Creditors must allow mortgage borrowers to retain a signed copy of the rescission notice. Balderas v. Countrywide Bank, N.A. , 664 F.3d 787 (9th Cir. 2011). The Ninth Circuit reversed the dismissal of a lawsuit seeking to rescind a mortgage loan because the lender showed the borrowers a notice of the right to cancel with inaccurate and incomplete information and did not allow them to retain a copy. The non-English-speaking immigrant plaintiffs alleged that they were pressured by a mortgage broker to sign documents printed in English that they could not understand for a $50,000 cash-out mortgage. They also alleged that after signing the documents, they were allowed to view the rescission notice but not allowed to retain a copy. They attempted to rescind the loan a few days later, but the creditor said it was too late. The trial court dismissed the lawsuit because the plaintiffs signed a form acknowledging receipt of the rescission notice. The Ninth Circuit reversed, holding that the acknowledgment form only creates a rebuttable presumption that the borrowers received the required disclosures. In particular, the court noted that if the plaintiffs' allegation were true that they were shown the rescission notice and asked to sign it but not allowed to retain two copies, the creditor would have violated 12 C.F.R. §1026.23(b)(1) by failing to deliver two copies of the rescission notice, thus extending the rescission period for up to three years from consummation. The case was remanded for further proceedings.
The Eleventh Circuit upholds arbitration clauses of two banks in the overdraft fee litigation. Hough v. Regions Financial Corp. , 672 F.3d 1224 (11th Cir. 2012) and Buffington v. SunTrust Bank, Inc. , 2012 WL 660974 (11th Cir. Mar. 1, 2012). In two separate decisions, the Eleventh Circuit ordered the named plaintiffs in class-action lawsuits concerning overdraft fees against Regions Bank (Regions) and SunTrust Bank (SunTrust) to arbitrate their claims. Beginning in 2009, the federal Judicial Panel on Multidistrict Litigation consolidated more than 30 overdraft fee lawsuits into a single case, In Re: Checking Account Overdraft Litigation (MDL No. 2036), for purposes of resolving common pre-trial issues. The lawsuits challenge overdraft fee practices, including the practice of processing checks and debit transactions from highest to lowest to maximize overdraft fees. Regions and SunTrust each filed separate motions to compel arbitration, which were denied, but the banks renewed their motions after the Supreme Court's arbitration decision in AT&T Mobility LLC v. Concepcion , 131 S. Ct. 1740 (2011). The district court denied the renewed motions, and the banks appealed.

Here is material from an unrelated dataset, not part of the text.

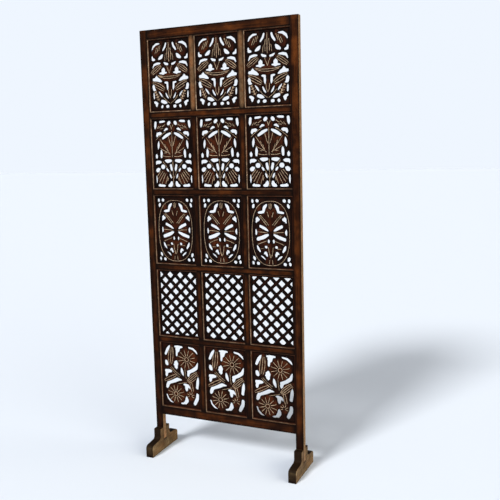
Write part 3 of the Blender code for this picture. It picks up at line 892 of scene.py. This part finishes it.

In the Regions case, the district court ruled that the arbitration clause was substantively unconscionable because it allowed Regions to recover its arbitration expenses if it prevailed without providing a similar right to its customers. The district also ruled that the clause was procedurally unconscionable because it was not conspicuous and did not allow customers to opt out of the arbitration. On appeal, the Eleventh Circuit reversed the district court and upheld the arbitration clause. The Eleventh Circuit determined that the clause was conspicuously displayed on the second page of the account agreement in uppercase letters that were in bold and underlined and that the other provisions noted by the district court did not render the arbitration provision unconscionable under state law. Similarly, in the SunTrust appeal, the Eleventh Circuit held that the provisions in SunTrust's arbitration clause allowing it to recover its attorney's fees if it prevailed and to collect that amount as a set-off against the customer's account were not unconscionable under state law. Both cases were remanded to the lower court with instructions to compel arbitration.
A receipt displaying a credit card's expiration month violates the FCRA but did not constitute an intentional violation justifying statutory and punitive damages. Long v. Tommy Hilfiger U.S.A., Inc. , 671 F.3d 371 (3d Cir. 2012). The Third Circuit affirmed the dismissal of a class-action lawsuit seeking statutory and punitive damages for a violation of the Fair and Accurate Credit Transactions Act of 2003 (FACT Act). Under the FACT Act, which amended the FCRA, merchant credit and debit card receipts cannot display a card's expiration date or more than the last five digits of the card number. See 15 U.S.C. §1681c(g)(1). The plaintiff purchased clothes at a Tommy Hilfiger store and received a receipt that displayed the month (but not the year) in which his card expired. The Third Circuit determined that printing the month in which a card expires, even if the year is not displayed, violates §1681c(g)(1) because had Congress intended to allow for the disclosure of partial expiration date information, it would have specified this as it did by allowing partial disclosure of the card number on receipts. However, the plaintiff did not allege any actual damages as a result of this violation and was instead seeking statutory and punitive damages, which are available only for a willful FCRA violation. Under the Supreme Court's decision in Safeco Ins. Co. of America v. Burr, 551 U.S. 47 (2007), only an “objectively unreasonable” interpretation of the FCRA qualifies as a willful violation. The Third Circuit found that while it rejected Hilfiger's defense that printing a card's expiration month without the expiration year does not violate §1681c(g)(1), this interpretation was not objectively unreasonable because the statute does not define “expiration date” and no authoritative court decisions have addressed this issue.